Geographic Information Systems
F&ES 290 / EVST 290
Charles Tomlin
A practical introduction to the nature and use of geographic information systems (GIS) in environmental science and management. Applied techniques for the acquisition, creation, storage, management, visualization, animation, transformation, analysis, and synthesis of cartographic data in digital form.
See it, Change it, Make it
CPSC 078
Julie Dorsey
Hands-on introduction to the theory and practice of digital capture, modeling, and fabrication. Topics include digital representations of shape, 3D scanning, shape modeling and editing, and physical production, including 3D printing, milling, and laser cutting. Architectural forms at a variety of scales used as vehicles for exploration and experimentation.
There are no course prerequisites. Students are expected to be proficient in high school-level algebra, trigonometry, and geometry. No prior knowledge of architecture is expected. Enrollment limited to freshmen. Preregistration required; see under Freshman Seminar Program.

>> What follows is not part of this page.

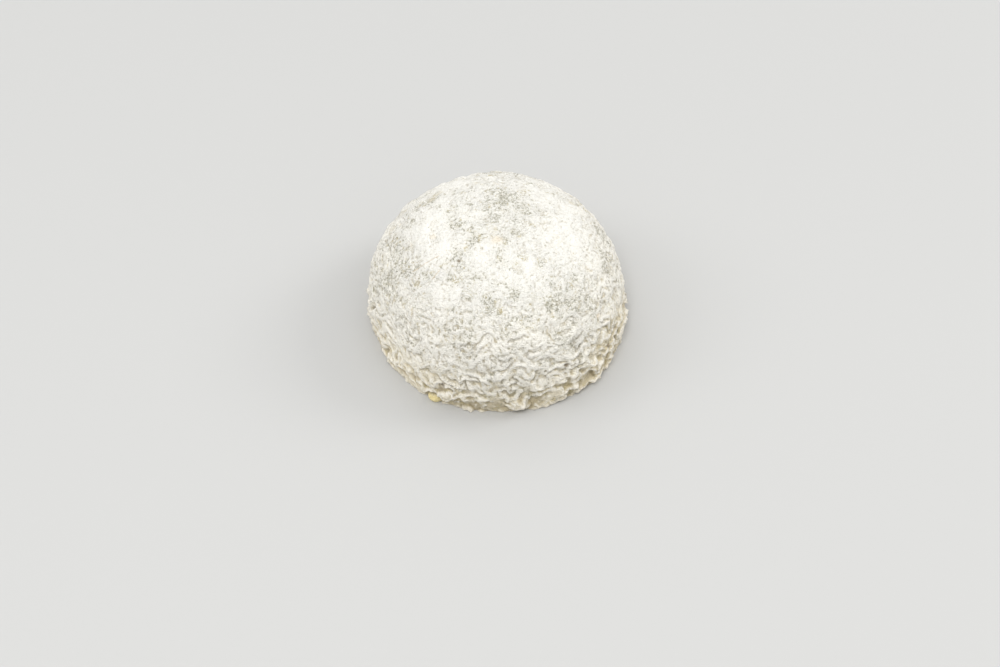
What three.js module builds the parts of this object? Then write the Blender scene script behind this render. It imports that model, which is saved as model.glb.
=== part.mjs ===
// A small ash-coated goat cheese, ripened into a dome with a wrinkled rind.
// Units are millimetres, +Z is up, and the origin is the middle of the flat foot.
// The whole cheese is one solid. Its rind has outgrown the core and buckled into crests
// that wander round the dome: broad and deep on the skirt, low and close on the crown.
import * as THREE from "three";
import { mergeVertices } from "three/addons/utils/BufferGeometryUtils.js";

// Driving dimensions of the smooth dome
const WIDTH = 90.5;
const HEIGHT = 48.5;
const FOOT_WIDTH = 89;
const BELLY_LEVEL = 7;
const SHOULDER_POWER = 2.5;
const OVAL_SHARE = 0.026;
const OVAL_ANGLE = THREE.MathUtils.degToRad(-67);

// Slow unevenness of the whole form, the sideways wander of every crest,
// and how many waves make each and how far their lengths spread
const LUMP_LENGTH = 42;
const LUMP_RISE = 0.3;
const WANDER_LENGTH = 9;
const WANDER_SHIFT = 0.9;
const PATCH_LENGTH = 16;
const PATCH_SHARE = 0.3;
const SLOW_WAVES = 12;
const SLOW_SPREAD = 0.25;

// Crests of the rind: their spacing up the dome, how far they are drawn out round it,
// their rise, their sharpness, and the levels at which they are whole and at their least
const SKIRT_FOLDS = { spacing: 6.5, drawn: 2.2, rise: 1.2, sharpness: 1.6, whole: 4, least: 15, rest: 0 };
const MIDDLE_FOLDS = { spacing: 4, drawn: 2, rise: 0.9, sharpness: 1.4, whole: 11, least: 36, rest: 0.2 };
const FOLD_WAVES = 36;
const FOLD_SPREAD = 0.3;
const FOLD_GATHER = 0.3;

// A dried bead of whey at the foot
const BEAD = { turn: THREE.MathUtils.degToRad(238.5), level: 1.4, reach: 1.7, rise: 1.3 };

// The surface is made of rings, each with one more step to every quadrant than the last,
// and the rings lie closer together the nearer they are to the foot
const RINGS = 54;
const RING_GATHER = 0.3;
const OUTLINE_STEPS = 800;
const FOOT_STEPS = 100;
const SAME_POINT = 1e-5;
const SEED = 20297;

// A repeatable source of numbers from 0 to 1
function numberSource(seed) {
  let state = seed;
  return () => {
    state = (state * 1664525 + 1013904223) % 4294967296;
    return state / 4294967296;
  };
}

const nextNumber = numberSource(SEED);

// Plane waves of about one length, with the part of their direction round the dome drawn out
function waveTrain(length, drawn, spread, count) {
  const waves = [];
  for (let i = 0; i < count; i++) {
    const rise = nextNumber();
    const turn = 2 * Math.PI * nextNumber();
    const level = Math.sqrt(1 - rise * rise) / drawn;
    const pitch = ((2 * Math.PI) / length) * (1 + spread * (2 * nextNumber() - 1));
    const direction = new THREE.Vector3(level * Math.cos(turn), level * Math.sin(turn), rise);
    waves.push({ direction: direction.multiplyScalar(pitch), phase: 2 * Math.PI * nextNumber() });
  }
  return waves;
}

// A smooth uneven value, mostly from -1.5 to 1.5
function unevenness(length) {
  const waves = waveTrain(length, 1, SLOW_SPREAD, SLOW_WAVES);
  return (point) => {
    let sum = 0;
    for (const wave of waves) sum += Math.sin(wave.direction.dot(point) + wave.phase);
    return sum * Math.sqrt(2 / SLOW_WAVES);
  };
}

// The rise of one set of crests: the waves' shared phase gives crests of even height
function crests(folds) {
  const waves = waveTrain(folds.spacing, folds.drawn, FOLD_SPREAD, FOLD_WAVES);
  return (point, level) => {
    let across = 0;
    let along = 0;
    for (const wave of waves) {
      const phase = wave.direction.dot(point) + wave.phase;
      across += Math.cos(phase);
      along += Math.sin(phase);
    }
    const strength = Math.hypot(across, along);
    const gather = Math.min(strength / Math.sqrt(FOLD_WAVES) / FOLD_GATHER, 1);
    const crest = (0.5 + (0.5 * across) / strength) ** folds.sharpness;
    const fade = 1 - THREE.MathUtils.smoothstep(level, folds.whole, folds.least);
    return folds.rise * gather * crest * (folds.rest + (1 - folds.rest) * fade);
  };
}

// Points of the smooth outline as radius and level, from the crown to the belly to the foot
function outlinePoints() {
  const points = [];
  for (let i = 0; i <= OUTLINE_STEPS; i++) {
    const angle = (1 - i / OUTLINE_STEPS) * (Math.PI / 2);
    points.push(new THREE.Vector2(
      (WIDTH / 2) * Math.cos(angle) ** (2 / SHOULDER_POWER),
      BELLY_LEVEL + (HEIGHT - BELLY_LEVEL) * Math.sin(angle) ** (2 / SHOULDER_POWER),
    ));
  }
  for (let i = 1; i <= FOOT_STEPS; i++) {
    const angle = (i / FOOT_STEPS) * (Math.PI / 2);
    points.push(new THREE.Vector2(
      FOOT_WIDTH / 2 + ((WIDTH - FOOT_WIDTH) / 2) * Math.cos(angle),
      BELLY_LEVEL * (1 - Math.sin(angle)),
    ));
  }
  return points;
}

// The outline's point at each ring, with the way out from it
function outlineRings() {
  const points = outlinePoints();
  const lengths = [0];
  for (let i = 1; i < points.length; i++) {
    lengths.push(lengths[i - 1] + points[i].distanceTo(points[i - 1]));
  }
  const rings = [];
  for (let ring = 0, i = 1; ring <= RINGS; ring++) {
    const down = ring / RINGS;
    const target = down * (1 + RING_GATHER * (1 - down)) * lengths[lengths.length - 1];
    while (i < points.length - 1 && lengths[i] < target) i++;
    const share = (target - lengths[i - 1]) / (lengths[i] - lengths[i - 1]);
    const at = points[i - 1].clone().lerp(points[i], share);
    const run = points[i].clone().sub(points[i - 1]).normalize();
    const out = at.y > BELLY_LEVEL ? new THREE.Vector2(-run.y, run.x) : new THREE.Vector2(1, 0);
    rings.push({ radius: at.x, level: at.y, out });
  }
  return rings;
}

// The height of the rind over the smooth dome
function makeRelief() {
  const lump = unevenness(LUMP_LENGTH);
  const wander = [1, 2, 3].map(() => unevenness(WANDER_LENGTH));
  const patch = unevenness(PATCH_LENGTH);
  const skirt = crests(SKIRT_FOLDS);
  const middle = crests(MIDDLE_FOLDS);
  const beadAt = new THREE.Vector3(
    (FOOT_WIDTH / 2) * Math.cos(BEAD.turn),
    (FOOT_WIDTH / 2) * Math.sin(BEAD.turn),
    BEAD.level,
  );
  return (point) => {
    const shift = new THREE.Vector3(...wander.map((field) => field(point)));
    const moved = point.clone().addScaledVector(shift, WANDER_SHIFT);
    const low = middle(moved, point.z) * (1 + PATCH_SHARE * patch(point));
    const bead = Math.exp(-point.distanceToSquared(beadAt) / BEAD.reach ** 2);
    return LUMP_RISE * lump(point)
      + skirt(moved, point.z) + low
      + BEAD.rise * bead;
  };
}

// Lays the upper half of a finely divided octahedron over the dome, ring by ring
function layRind() {
  const octahedron = new THREE.OctahedronGeometry(1, RINGS - 1);
  octahedron.deleteAttribute("normal");
  octahedron.deleteAttribute("uv");
  const geometry = mergeVertices(octahedron, SAME_POINT);
  const source = geometry.getAttribute("position");
  const outline = outlineRings();
  const relief = makeRelief();
  const vertices = new Map();
  for (let i = 0; i < source.count; i++) {
    const point = new THREE.Vector3().fromBufferAttribute(source, i);
    point.divideScalar(Math.abs(point.x) + Math.abs(point.y) + Math.abs(point.z));
    const ring = Math.round((1 - point.z) * RINGS);
    if (ring > RINGS) continue;
    const step = Math.round(Math.abs(point.y) * RINGS) / Math.max(ring, 1);
    const inQuadrant = (step * Math.PI) / 2;
    const ahead = Math.sign(point.x) * Math.cos(inQuadrant);
    const aside = Math.sign(point.y) * Math.sin(inQuadrant);
    const turn = Math.atan2(aside, ahead);
    const { radius, level, out } = outline[ring];
    const oval = radius * (1 + OVAL_SHARE * Math.cos(2 * (turn - OVAL_ANGLE)));
    const smooth = new THREE.Vector3(oval * Math.cos(turn), oval * Math.sin(turn), level);
    const way = new THREE.Vector3(out.x * Math.cos(turn), out.x * Math.sin(turn), out.y);
    smooth.addScaledVector(way, relief(smooth));
    vertices.set(i, { ring, position: smooth });
  }
  return { vertices, index: geometry.getIndex().array };
}

// The closed solid: the rind's faces, and the flat foot as a fan about its middle
function cheeseGeometry() {
  const { vertices, index } = layRind();
  const numbers = new Map();
  const values = [0, 0, 0];
  for (const [corner, vertex] of vertices) {
    numbers.set(corner, values.length / 3);
    values.push(...vertex.position.toArray());
  }
  const faces = [];
  for (let i = 0; i < index.length; i += 3) {
    const face = [index[i], index[i + 1], index[i + 2]];
    if (!face.every((corner) => vertices.has(corner))) continue;
    faces.push(...face.map((corner) => numbers.get(corner)));
    for (let side = 0; side < 3; side++) {
      const from = face[side];
      const to = face[(side + 1) % 3];
      const onFoot = vertices.get(from).ring === RINGS && vertices.get(to).ring === RINGS;
      if (onFoot) faces.push(numbers.get(to), numbers.get(from), 0);
    }
  }
  const geometry = new THREE.BufferGeometry();
  geometry.setAttribute("position", new THREE.Float32BufferAttribute(values, 3));
  geometry.setIndex(faces);
  geometry.computeVertexNormals();
  return geometry;
}

const rind = new THREE.MeshStandardMaterial({ color: 0xe9e6da, roughness: 0.85, metalness: 0 });
const cheese = new THREE.Mesh(cheeseGeometry(), rind);
cheese.name = "goat_cheese_dome";

const group = new THREE.Group();
group.add(cheese);

export default group;
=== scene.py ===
"""An ash-coated goat cheese dome: its wrinkled rind in full detail, lit as on a studio table."""

import math

import bmesh
import bpy
import numpy as np
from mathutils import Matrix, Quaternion, Vector


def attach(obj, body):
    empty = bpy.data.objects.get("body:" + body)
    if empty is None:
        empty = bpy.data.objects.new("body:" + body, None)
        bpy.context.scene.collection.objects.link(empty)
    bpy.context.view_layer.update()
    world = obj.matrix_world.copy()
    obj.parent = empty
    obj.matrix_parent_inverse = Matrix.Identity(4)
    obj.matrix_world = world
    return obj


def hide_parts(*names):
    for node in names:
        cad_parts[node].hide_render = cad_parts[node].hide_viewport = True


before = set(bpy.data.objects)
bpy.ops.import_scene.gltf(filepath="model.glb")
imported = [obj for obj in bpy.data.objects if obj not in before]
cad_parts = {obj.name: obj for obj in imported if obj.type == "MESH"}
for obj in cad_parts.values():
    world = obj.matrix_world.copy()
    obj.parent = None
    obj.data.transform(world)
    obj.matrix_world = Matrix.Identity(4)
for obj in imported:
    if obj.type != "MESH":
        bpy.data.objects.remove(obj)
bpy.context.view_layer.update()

MM = 0.001

# The smooth dome, in millimetres, as the solid has it
WIDTH = 90.5
HEIGHT = 48.5
FOOT_WIDTH = 89
BELLY_LEVEL = 7
SHOULDER_POWER = 2.5
OVAL_SHARE = 0.026
OVAL_ANGLE = math.radians(-67)

# Slow unevenness and the wander of the crests
LUMP_LENGTH = 42
LUMP_RISE = 0.3
WANDER_LENGTH = 9
WANDER_SHIFT = 0.9
PATCH_LENGTH = 16
PATCH_SHARE = 0.3

# Crests of the rind: their spacing up the dome, how far they are drawn out round it,
# and their rise by level. The skirt's and the middle's follow the solid's folds.
SKIRT_FOLDS = dict(spacing=6.5, drawn=2.2, rises=((0, 1.5), (5, 2.1), (15, 0)))
MIDDLE_FOLDS = dict(spacing=4, drawn=2, rises=((0, 0.6), (6, 1.6), (15, 1.5), (27, 0.5), (36, 0.14)))
CLOSE_FOLDS = dict(
    spacing=2.3, drawn=1.3, rises=((0, 0.45), (8, 0.45), (16, 0.6), (28, 0.55), (42, 0.15)),
)
FINE_FOLDS = dict(spacing=1.4, drawn=1.0, rises=((0, 0.05), (12, 0.1), (26, 0.28), (49, 0.22)))
FOLD_WAVES = 36
FOLD_SPREAD = 0.3
FOLD_GATHER = 0.3
SLOW_WAVES = 12
SLOW_SPREAD = 0.25

# What is taken off each profile, as a share of its rise, so that the folds stand about the dome
SKIRT_SINK = 0.3
MIDDLE_THIN_SINK = 0.1
MIDDLE_ROUND_SINK = 0.35
CLOSE_SINK = 0.6
FINE_SINK = 0.6
# The middle's folds are thin below these levels and round above them
THIN_LEVELS = (10, 18)
# A smaller wander, which eases between these levels
TWIST_LENGTH = 3.5
TWIST_SHIFT = 0.45
TWIST_EASE = 0.25
TWIST_LEVELS = (10, 20)
CLOSE_PATCH_LENGTH = 8
CLOSE_PATCH_SHARE = 0.35

# Smooth places beside the ones set by hand, and the levels over which all of them come in
SMOOTH_PATCH_LENGTH = 13
SMOOTH_PATCH_STRENGTH = 0.6
CALM_LEVELS = (20, 36)
# How much the calm takes off the fine folds, and the quiet off the skirt's and the middle's
CALM_FINE = 0.6
QUIET_SKIRT = 0.75
QUIET_MIDDLE = 0.3

# The skirt spreads a little at the very foot, and the upper dome has soft swells
FOOT_FLARE = 0.5
FLARE_LEVELS = (0.5, 5)
SWELL_LENGTH = 7.5
SWELL_RISE = 0.15
SWELL_LEVELS = (10, 28)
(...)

Intercultural Literary Hoaxes
AFAM 440 / FREN 421
Christopher Miller, DH Fellow Shanna-Dolores Jean-Baptiste
Study of literary works that test the bounds of propriety by borrowing or stealing an alien identity and passing the imposture off as authentic. Cases in Anglo-American and French-Francophone literature, ranging from the hilarious to the reprehensible. Attention to issues in the ethics of representation. Works include Diderot, Mérimée, George Eliot, pseudo-slave narratives, Camara Laye, Romain Gary, Forrest Carter, JT LeRoy, Paul Smaïl, Margaret B. Jones, Misha Defonseca.